At first I was dismissive of this album. I was thinking of Biyi Adepegba, the UK-based African music promoter who went on Charlie Gillett’s show last year and complained that the local world music labels were tailoring African releases to suit their European audiences and ignoring the popular musical tastes of the countries the musicians came from.
To a significant extent this is true, and Sigil is the kind of album that Adepegba was talking about. It was produced in a studio near the Scottish border, not in Africa, and the music is mainly acoustic, with a strong traditional influence. It isn’t fuji, nor is it any of the other genres that sell so well south of the Sahara. There’s some mbalax in there but not in a way that’s going to set the dancefloors alight.
After a while, however — after I had listened to Nuru Kane twice — I began to think that if the European predilection for acoustic, guitar-playing Africans leads to music like this then there’s something to be said for it. Sigil is, frankly, an excellent album. The acoustic sound is flavoured with little touches of electrification, (there’s a moment of spacey tenor funk on “Çigal”) and an obvious devotion to the gnawa trance rhythms that hit Kane with revelatory force when he visited Morocco around the turn of the century.
I’ve read that gnawa music is a staple of the live shows that he shares with his band, Bayefall Gnawa, and in songs such as “Colère” he preserves the feeling of revolving constancy that gives gnawa its medicinal charm, while at the same time managing to lend the trance a definite shape. The revolution of chanting and clapping becomes a thing in space with a beginning, an end, and some pleasing surprises in the middle. In other words, it becomes a song, as recognised by radio and the music-buying public, and it accomplishes the transformation without violating its origins. This is not an easy thing to do but Kane does it well. “Colère” is rapturous.
The gentle guitar of the first track, “Toub”, leads into a deeper sound — probably a guimbri, a three-stringed bass gnawa lute with a long yellow body — and then a kind of galloping trance-funk with a scooped, percussive undertone and something that almost verges on scat singing at the end. “Talibe” brings in Martin Swan on the violin. The guitar ticks along underneath the sawn strings and they give off an urgent shriek before relaxing into the singer’s voice. It’s a moving song, sounding alternately sweet and sad.
“Nabi” introduces a touch of reggae. On “Gourée”, Kane not only uses the fingerwork of the blues but also imitates the dry vocal cadences of an American bluesman, and the fluty intonation that sometimes affects the voice.
The blues quotation takes on extra force when you realise that Gourée is an island a little way off the Senegalese coast where slaves were kept before they were shipped away to work in the New World. (Nowadays the old slave house is a popular tourist attraction, with signs on the walls indicating rooms that were set aside for men, women, children, and the unfit. The island also boasts an institution with the happy name of ‘Université des Mutants.) You’ve no doubt already heard people argue that the blues come from West Africa, but in this case there’s an element of deliberate international hommage.

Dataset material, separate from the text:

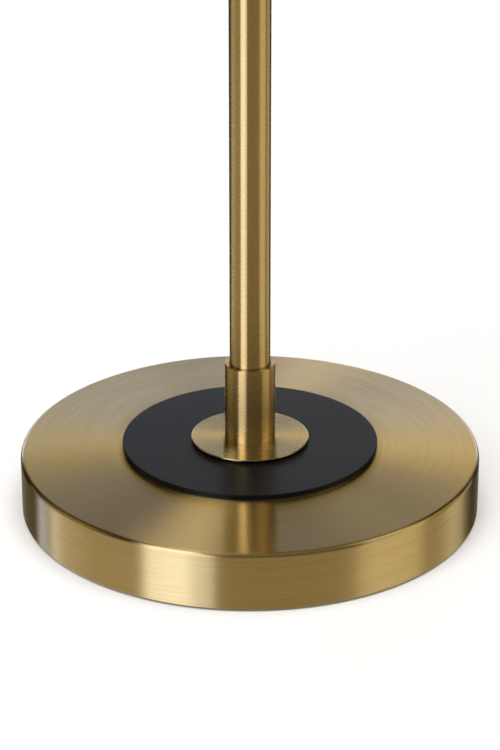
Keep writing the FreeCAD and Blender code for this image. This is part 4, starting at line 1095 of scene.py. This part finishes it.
# Panels of studio light: azimuth from the camera's side, to the right, and elevation, all in degrees, then the
# softness of both edges, the strength and the tint.
PANELS = (
    ((-57, -31), (-90, -26), (3, 3), 0.85, (0.93, 1.0, 1.08)),       # tall strip at the front left
    ((-51, -17), (-26, -14), (3, 3), 0.85, (0.93, 1.0, 1.08)),
    ((-51, -17), (-14, 16), (3, 3), 1.5, (0.93, 1.0, 1.08)),        # brighter and wider above
    ((-108, -84), (-25, 8), (4, 4), 0.07, (1.0, 0.9, 0.7)),
    ((-20, 54), (24, 66), (6, 5), 0.1, (1.05, 1.0, 0.8)),            # plain ceiling at the front
    ((118.5, 121.5), (-70, -22), (0.8, 3), 0.3, (1.0, 1.0, 1.0)),
    ((126.5, 130), (-70, -22), (0.8, 3), 0.35, (1.0, 1.0, 1.1)),
    ((-160, -136), (-70, -20), (2, 4), 0.1, (1.0, 0.85, 0.5)),
    ((60, 92), (-24, 8), (3, 4), 0.12, (1.0, 0.92, 0.7)),
    ((-128, 134), (-17, 6), (2, 6), 0.19, (1.0, 0.83, 0.45)),        # far wall of the room
    ((-58, -28), (28, 50), (5, 4), 2.9, (0.97, 1.0, 1.0)),           # its upper part
    ((-60, -20), (50, 66), (5, 4), 0.9, (1.05, 1.0, 0.7)),
    ((-117, -57), (-90, 8), (2, 5), 0.10, (1.0, 0.95, 0.75)),
    ((-117.5, -113), (-70, -25), (0.8, 3), 1.4, (0.93, 1.0, 1.05)),
    ((-132.5, -126.5), (-70, -25), (0.6, 3), 1.5, (0.8, 1.0, 1.6)),
    ((-120, -82), (16, 46), (5, 5), 0.18, (1.2, 1.0, 0.3)),
    ((54, 92), (-90, 8), (2, 5), 0.30, (1.0, 0.92, 0.7)),            # dimmer strip at the right
    ((62, 100), (28, 50), (6, 5), 0.9, (1.1, 1.0, 0.7)),
    ((80, 120), (8, 28), (5, 5), 0.4, (1.2, 1.0, 0.3)),
    ((60, 150), (50, 66), (8, 5), 0.26, (1.1, 1.0, 0.5)),
    ((112, 132), (-90, 8), (1.5, 5), 0.22, (0.95, 1.0, 0.9)),
    ((155, 181), (-60, 6), (5, 4), 0.22, (1.0, 1.0, 0.9)),           # pale backdrop low behind the lamp
    ((-181, -155), (-60, 6), (5, 4), 0.22, (1.0, 1.0, 0.9)),
    ((150, 181), (6, 17), (5, 4), 1.5, (0.84, 1.0, 1.5)),
    ((-181, -150), (6, 17), (5, 4), 1.65, (0.84, 1.0, 1.4)),
    ((156, 181), (17, 29), (5, 4), 0.58, (1.08, 0.92, 0.5)),
    ((-181, -160), (17, 29), (5, 4), 0.32, (1.08, 0.92, 0.48)),
    ((-174, -159), (50, 66), (3, 4), 1.9, (1.2, 1.0, 0.5)),       # bounce high behind the left side
    ((-181, 181), (66, 90), (5, 5), 0.17, (1.2, 1.0, 0.55)),
)
# Light that comes from everywhere: a faint glow, and the room round the front and sides below the horizon.
GLOW = 0.015
ROOM = 0.29
ROOM_TINT = (1.0, 0.82, 0.44)
ROOM_EDGES = (-128, 134)
ROOM_TOP = -17
BACKGROUND = (1.0, 1.0, 1.0)
# Soft lights: name, how far each leans from straight down, its share of the fill, and its spread in degrees.
SOFT_LIGHTS = (("overhead", (0.12, 0.1, 0.0), 0.75, 50), ("side", (0.6, -0.5, 0.0), 0.25, 70))
SKY_TINT = (0.97, 0.965, 1.0)


def make_world():
    """Dim warm room with soft panels, shown to reflections; the camera sees a plain pale background."""
    world = bpy.data.worlds.new("studio")
    bpy.context.scene.world = world
    world.use_nodes = True
    tree = world.node_tree
    tree.nodes.clear()
    way = add(tree, "ShaderNodeSeparateXYZ", {0: add(tree, "ShaderNodeTexCoord").outputs["Generated"]})
    toward_camera = calc(tree, "MULTIPLY", way.outputs[1], -1.0)
    azimuth = calc(tree, "DEGREES", calc(tree, "ARCTAN2", way.outputs[0], toward_camera))
    elevation = calc(tree, "DEGREES", calc(tree, "ARCSINE", way.outputs[2]))
    light = add(tree, "ShaderNodeVectorMath", {0: tuple(c * GLOW for c in ROOM_TINT)}, operation="ADD").outputs[0]
    room = (ROOM_EDGES, (-90, ROOM_TOP), (2, 6), ROOM, ROOM_TINT)
    for (left, right), (bottom, top), (side_soft, end_soft), strength, tint in (room, *PANELS):
        masks = [span(tree, azimuth, left - side_soft, left + side_soft),
                 span(tree, azimuth, right + side_soft, right - side_soft),
                 span(tree, elevation, bottom - end_soft, bottom + end_soft),
                 span(tree, elevation, top + end_soft, top - end_soft)]
        if left <= -180:
            masks.pop(0)
        if right >= 180:
            masks.pop(-3)
        amount = masks[0]
        for mask in masks[1:]:
            amount = calc(tree, "MULTIPLY", amount, mask)
        panel = add(tree, "ShaderNodeVectorMath", {0: tuple(c * strength for c in tint), "Scale": amount},
                    operation="SCALE").outputs[0]
        light = add(tree, "ShaderNodeVectorMath", {0: light, 1: panel}, operation="ADD").outputs[0]
    seen = add(tree, "ShaderNodeLightPath").outputs["Is Camera Ray"]
    lit = add(tree, "ShaderNodeBackground", {"Color": light, "Strength": 1.0})
    plain = add(tree, "ShaderNodeBackground", {"Color": (*BACKGROUND, 1.0), "Strength": 1.0})
    mix = add(tree, "ShaderNodeMixShader", {0: seen, 1: lit.outputs[0], 2: plain.outputs[0]})
    out = add(tree, "ShaderNodeOutputWorld", {"Surface": mix.outputs[0]})
    out.is_active_output = True


def make_lights():
    """Broad soft light from above, left out of reflections."""
    stage = bpy.context.scene.lamp_stage
    for name, tilt, strength, spread in SOFT_LIGHTS:
        data = bpy.data.lights.new(name, "SUN")
        data.energy = stage.fill * strength
        data.angle = math.radians(spread)
        data.color = SKY_TINT
        light = new_object(name, data)
        light.rotation_euler = tilt
        light.location = (0, 0, 3)
        light.visible_glossy = False


# ---- operators ----------------------------------------------------------------------------------
class LAMP_OT_stage(bpy.types.Operator):
    """Make the camera, the floor and the studio light"""
    bl_idname = "lamp.stage"
    bl_label = "Stage"

    def execute(self, context):
        make_camera()
        make_floor()
        make_world()
        make_lights()
        return {"FINISHED"}


class LAMP_OT_base(bpy.types.Operator):
    """Make the spun base shell and its felt pad"""
    bl_idname = "lamp.base"
    bl_label = "Base"

    def execute(self, context):
        make_base()
        make_pad()
        return {"FINISHED"}


class LAMP_OT_discs(bpy.types.Operator):
    """Make the black disc and the turned flange"""
    bl_idname = "lamp.discs"
    bl_label = "Discs"

    def execute(self, context):
        make_disc()
        make_flange()
        return {"FINISHED"}


class LAMP_OT_pole(bpy.types.Operator):
    """Make both tubes of the pole"""
    bl_idname = "lamp.pole"
    bl_label = "Pole"

    def execute(self, context):
        make_pole()
        return {"FINISHED"}


class LAMP_OT_collars(bpy.types.Operator):
    """Make the collars at the pole's foot and at the swivel"""
    bl_idname = "lamp.collars"
    bl_label = "Collars"

    def execute(self, context):
        make_collars()
        return {"FINISHED"}


class LAMP_OT_inlet(bpy.types.Operator):
    """Make the mains inlet bushing"""
    bl_idname = "lamp.inlet"
    bl_label = "Inlet"

    def execute(self, context):
        make_inlet()
        return {"FINISHED"}


class LAMP_OT_arm(bpy.types.Operator):
    """Make the arched arm"""
    bl_idname = "lamp.arm"
    bl_label = "Arm"

    def execute(self, context):
        make_arm()
        return {"FINISHED"}


class LAMP_OT_knuckle(bpy.types.Operator):
    """Make the tilt knuckle and its knob"""
    bl_idname = "lamp.knuckle"
    bl_label = "Knuckle"

    def execute(self, context):
        make_knuckle()
        make_tilt_knob()
        return {"FINISHED"}


class LAMP_OT_cup(bpy.types.Operator):
    """Make the lampholder cup and its switch"""
    bl_idname = "lamp.cup"
    bl_label = "Cup"

    def execute(self, context):
        make_cup()
        make_switch()
        return {"FINISHED"}


class LAMP_OT_shade(bpy.types.Operator):
    """Make the dome shade and its ring"""
    bl_idname = "lamp.shade"
    bl_label = "Shade"

    def execute(self, context):
        make_shade()
        make_shade_ring()
        return {"FINISHED"}


class LAMP_OT_bulb(bpy.types.Operator):
    """Make the bulb and the lampholder that it screws into"""
    bl_idname = "lamp.bulb"
    bl_label = "Bulb"

    def execute(self, context):
        make_bulb()
        make_lampholder()
        return {"FINISHED"}


class LAMP_OT_fittings(bpy.types.Operator):
    """Finish the fittings that keep their CAD shape"""
    bl_idname = "lamp.fittings"
    bl_label = "Fittings"

    def execute(self, context):
        make_inner_parts()
        return {"FINISHED"}


OPERATORS = [
    LAMP_OT_stage, LAMP_OT_base, LAMP_OT_discs, LAMP_OT_pole, LAMP_OT_collars, LAMP_OT_inlet, LAMP_OT_arm,
    LAMP_OT_knuckle, LAMP_OT_cup, LAMP_OT_shade, LAMP_OT_bulb, LAMP_OT_fittings,
]


class LAMP_PT_finishes(bpy.types.Panel):
    """Lists the lamp's operators and settings"""
    bl_label = "Arc floor lamp"
    bl_space_type = "VIEW_3D"
    bl_region_type = "UI"
    bl_category = "Lamp"

    def draw(self, context):
        for made in OPERATORS:
            self.layout.operator(made.bl_idname)
        for group in (context.scene.lamp_sizes, context.scene.lamp_colours, context.scene.lamp_stage):
            box = self.layout.box()
            for name in group.__annotations__:
                box.prop(group, name)


CLASSES = [LampSizes, LampColours, StageSettings, *OPERATORS, LAMP_PT_finishes]


def register():
    for made in CLASSES:
        bpy.utils.register_class(made)
    bpy.types.Scene.lamp_sizes = PointerProperty(type=LampSizes)
    bpy.types.Scene.lamp_colours = PointerProperty(type=LampColours)
    bpy.types.Scene.lamp_stage = PointerProperty(type=StageSettings)


def unregister():
    del bpy.types.Scene.lamp_stage
    del bpy.types.Scene.lamp_colours
    del bpy.types.Scene.lamp_sizes
    for made in reversed(CLASSES):
        bpy.utils.unregister_class(made)


def main():
    register()
    bpy.context.scene.view_settings.view_transform = "Standard"
    for made in OPERATORS:
        getattr(bpy.ops.lamp, made.bl_idname.split(".")[1])()


if __name__ == "__main__":
    main()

Sigil is going to suit Adepegba’s hypothetical European world music listener right down to the ground, and yet that’s no reason to ignore it. It’s a familiar sound, but a good one, and Kane tackles it with the inventive panache of a pro in love with his work. He has a good voice as well, with that appealing Senegalese accent that tries to angle every second vowel up the speaker’s nose. Look into local African music, yes, of course. But leave room for this, too.